Durante un rato dejó de pensar en los peligros que acechaban a la catedral de Ruán para imaginarse muy concretamente los que corría él, Charles Langelet. No quería darle demasiadas vueltas, pero las imágenes que acudían a su mente eran de lo más desagradables. Crispadas sobre el volante, sus largas y delgadas manos temblaban ligeramente. Por allí se veían pocos coches y pocas casas, y ni siquiera sabía muy bien adónde se dirigía. Siempre se había orientado mal y no estaba acostumbrado a viajar sin chofer. Se pasó un buen rato dando vueltas alrededor de Gien y empezó a ponerse nervioso. Temía quedarse sin gasolina. Meneó la cabeza y suspiró. Ya sabía que pasaría algo así: él, Charlie Langelet, no estaba hecho para aquella existencia grosera. Las mil pequeñas trampas de la vida cotidiana lo superaban. Y, en efecto, al coche se le acabó el combustible y se paró. Charlie se dirigió a sí mismo un pequeño gesto de homenaje, como quien se inclina ante un valiente vencido. No había nada que hacer; pasaría la noche en el bosque.
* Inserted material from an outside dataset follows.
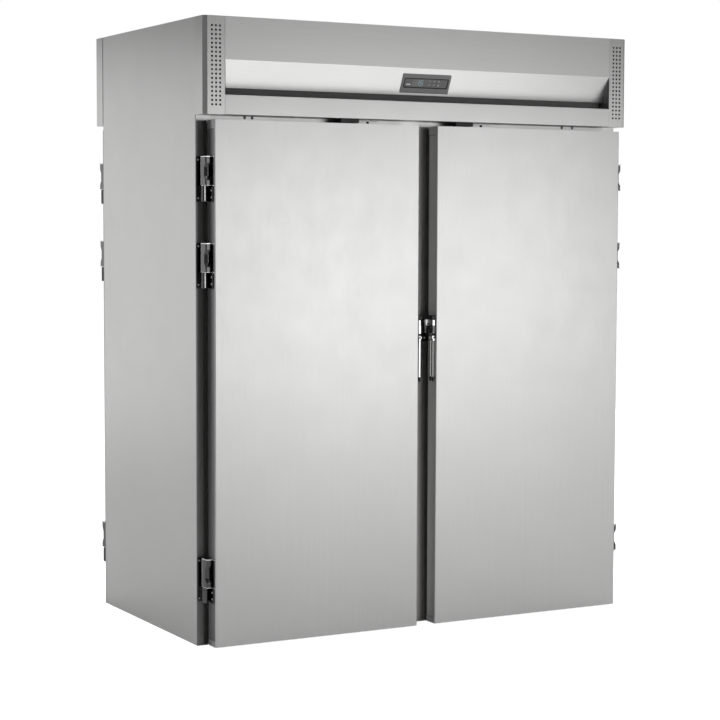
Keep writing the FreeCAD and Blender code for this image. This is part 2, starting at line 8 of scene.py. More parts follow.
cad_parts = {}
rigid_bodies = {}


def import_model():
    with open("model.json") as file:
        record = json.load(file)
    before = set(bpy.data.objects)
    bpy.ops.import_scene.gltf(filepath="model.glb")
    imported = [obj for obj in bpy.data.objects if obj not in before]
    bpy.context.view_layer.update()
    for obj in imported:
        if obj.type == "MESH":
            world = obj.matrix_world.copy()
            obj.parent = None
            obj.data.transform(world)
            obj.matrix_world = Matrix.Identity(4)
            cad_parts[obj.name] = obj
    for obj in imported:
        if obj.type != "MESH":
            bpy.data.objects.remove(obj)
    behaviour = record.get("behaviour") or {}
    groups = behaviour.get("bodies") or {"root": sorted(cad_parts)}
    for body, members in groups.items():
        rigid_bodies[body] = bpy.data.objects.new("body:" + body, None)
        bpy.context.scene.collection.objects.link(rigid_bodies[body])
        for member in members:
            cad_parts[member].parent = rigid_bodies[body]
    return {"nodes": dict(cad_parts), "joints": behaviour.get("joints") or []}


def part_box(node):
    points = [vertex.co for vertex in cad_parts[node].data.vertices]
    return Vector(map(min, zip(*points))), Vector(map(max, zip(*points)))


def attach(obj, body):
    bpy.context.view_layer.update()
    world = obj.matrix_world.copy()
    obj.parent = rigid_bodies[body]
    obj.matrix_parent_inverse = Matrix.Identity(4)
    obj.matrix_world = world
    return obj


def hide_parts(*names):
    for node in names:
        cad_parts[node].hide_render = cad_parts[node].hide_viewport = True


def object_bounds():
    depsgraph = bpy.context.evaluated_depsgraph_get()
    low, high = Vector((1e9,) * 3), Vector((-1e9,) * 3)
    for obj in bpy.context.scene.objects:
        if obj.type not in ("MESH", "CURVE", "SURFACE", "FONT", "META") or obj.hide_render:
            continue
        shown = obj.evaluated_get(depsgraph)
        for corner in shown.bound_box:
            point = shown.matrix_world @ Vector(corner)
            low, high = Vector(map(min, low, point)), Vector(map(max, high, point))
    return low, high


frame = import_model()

CAD_LOW, CAD_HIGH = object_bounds()
NODES = frame["nodes"]
FACES = {"front": -1, "rear": 1}
SIDES = {"left": -1, "right": 1}
FLOOR_Z = CAD_LOW.z

# Camera: its place, heading and pitch around the cabinet, and its lens.
CAMERA_PLACE = (-3.701, -6.788, 1.520)
CAMERA_HEADING = -28.63
CAMERA_PITCH = -4.01
CAMERA_ROLL = 0.17
CAMERA_LENS = 96.8


# --------------------------------------------------------------------- camera
def make_camera():
    """Camera at the viewing angle of the catalogue picture."""
    data = bpy.data.cameras.new("camera")
    data.lens = CAMERA_LENS
    data.sensor_width = 36.0
    camera = bpy.data.objects.new("camera", data)
    bpy.context.scene.collection.objects.link(camera)
    heading = Matrix.Rotation(math.radians(CAMERA_HEADING), 4, "Z")
    pitch = Matrix.Rotation(math.radians(90 + CAMERA_PITCH), 4, "X")
    roll = Matrix.Rotation(math.radians(CAMERA_ROLL), 4, "Z")
    camera.matrix_world = Matrix.Translation(CAMERA_PLACE) @ heading @ pitch @ roll
    bpy.context.scene.camera = camera


make_camera()


# ------------------------------------------------------------------ materials
class Shader:
    """A small wrapper for building one procedural material."""

    def __init__(self, name, base, metallic, roughness, **uniform):
        self.material = bpy.data.materials.new(name)
        self.material.use_nodes = True
        self.tree = self.material.node_tree
        self.surface = self.tree.nodes["Principled BSDF"]
        self.surface.inputs["Base Color"].default_value = (*base, 1.0)
        self.surface.inputs["Metallic"].default_value = metallic
        self.surface.inputs["Roughness"].default_value = roughness
        for socket, value in uniform.items():
            self.surface.inputs[socket.replace("_", " ")].default_value = value
        self.base = base
        self.roughness = roughness
        self.coordinates = self.tree.nodes.new("ShaderNodeTexCoord").outputs["Object"]

    def node(self, kind, **values):
        """New node with its inputs set by name."""
        made = self.tree.nodes.new(kind)
        for socket, value in values.items():
            made.inputs[socket.replace("_", " ")].default_value = value
        return made

    def link(self, output, target):
        self.tree.links.new(output, target)

    def noise(self, scale, stretch=(1.0, 1.0, 1.0), detail=3.0, rough=0.5):
        """Noise value whose cells are stretched along the axes."""
        mapping = self.node("ShaderNodeMapping", Scale=tuple(scale * s for s in stretch))
        self.link(self.coordinates, mapping.inputs["Vector"])
        noise = self.node("ShaderNodeTexNoise", Scale=1.0, Detail=detail, Roughness=rough)
        self.link(mapping.outputs["Vector"], noise.inputs["Vector"])
        return noise.outputs["Fac"]

    def pattern(self, kind, **values):
        """Cells or bricks laid out in the object's own coordinates."""
        made = self.node(kind, **values)
        self.link(self.coordinates, made.inputs["Vector"])
        return made.outputs

    def spread(self, value, low, high, start=0.3, end=0.7):
        """The value, from start to end, turned into low to high."""
        ranged = self.node(
            "ShaderNodeMapRange", From_Min=start, From_Max=end, To_Min=low, To_Max=high
        )
        self.link(value, ranged.inputs["Value"])
        return ranged.outputs["Result"]

    def combine(self, first, second, operation="ADD"):
        maths = self.tree.nodes.new("ShaderNodeMath")
        maths.operation = operation
        self.link(first, maths.inputs[0])
        self.link(second, maths.inputs[1])
        return maths.outputs["Value"]

    def tint(self, value, low, high):
        """Base colour between two shares of the material's own colour."""
        dark = [c * low for c in self.base]
        self.blend(value, dark, [min(c * high, 1.0) for c in self.base], "Base Color")

    def blend(self, value, first, second, socket):
        """Mix of two colours by a value, led to one of the surface's sockets."""
        mix = self.tree.nodes.new("ShaderNodeMix")
        mix.data_type = "RGBA"
        mix.inputs["A"].default_value = (*first, 1.0)
        mix.inputs["B"].default_value = (*second, 1.0)
        self.link(value, mix.inputs["Factor"])
        self.link(mix.outputs["Result"], self.surface.inputs[socket])

    def gloss(self, value):
        self.link(value, self.surface.inputs["Roughness"])

    def roughened(self, value, less, more):
        """Roughness that varies from less below the material's own to more above it."""
        self.gloss(self.spread(value, self.roughness - less, self.roughness + more))

    def bump(self, height, distance, strength=1.0, edge=0.0):
        """Relief in metres, over edges softened by a radius when one is given."""
        bump = self.node("ShaderNodeBump", Strength=strength, Distance=distance)
        self.link(height, bump.inputs["Height"])
        if edge:
            soft = self.node("ShaderNodeBevel", Radius=edge)
            soft.samples = 4
            self.link(soft.outputs["Normal"], bump.inputs["Normal"])
        self.link(bump.outputs["Normal"], self.surface.inputs["Normal"])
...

– ¿No tendría usted una lata de gasolina para dejarme? -le preguntó al primer automovilista que vio.
El hombre respondió que no, y Charlie sonrió amarga y melancólicamente. «¡Así son los hombres! Raza egoísta y dura… Nadie está dispuesto a compartir un trozo de pan, una botella de cerveza o una simple lata de gasolina con un hermano en el infortunio…»
El automovilista arrancó pero se volvió para gritarle:
– Podrá conseguirla muy cerca de aquí, en la aldea de…
El nombre se perdió en la distancia y el vehículo siguió alejándose y desapareció entre los árboles. Charlie creyó distinguir una o dos casas.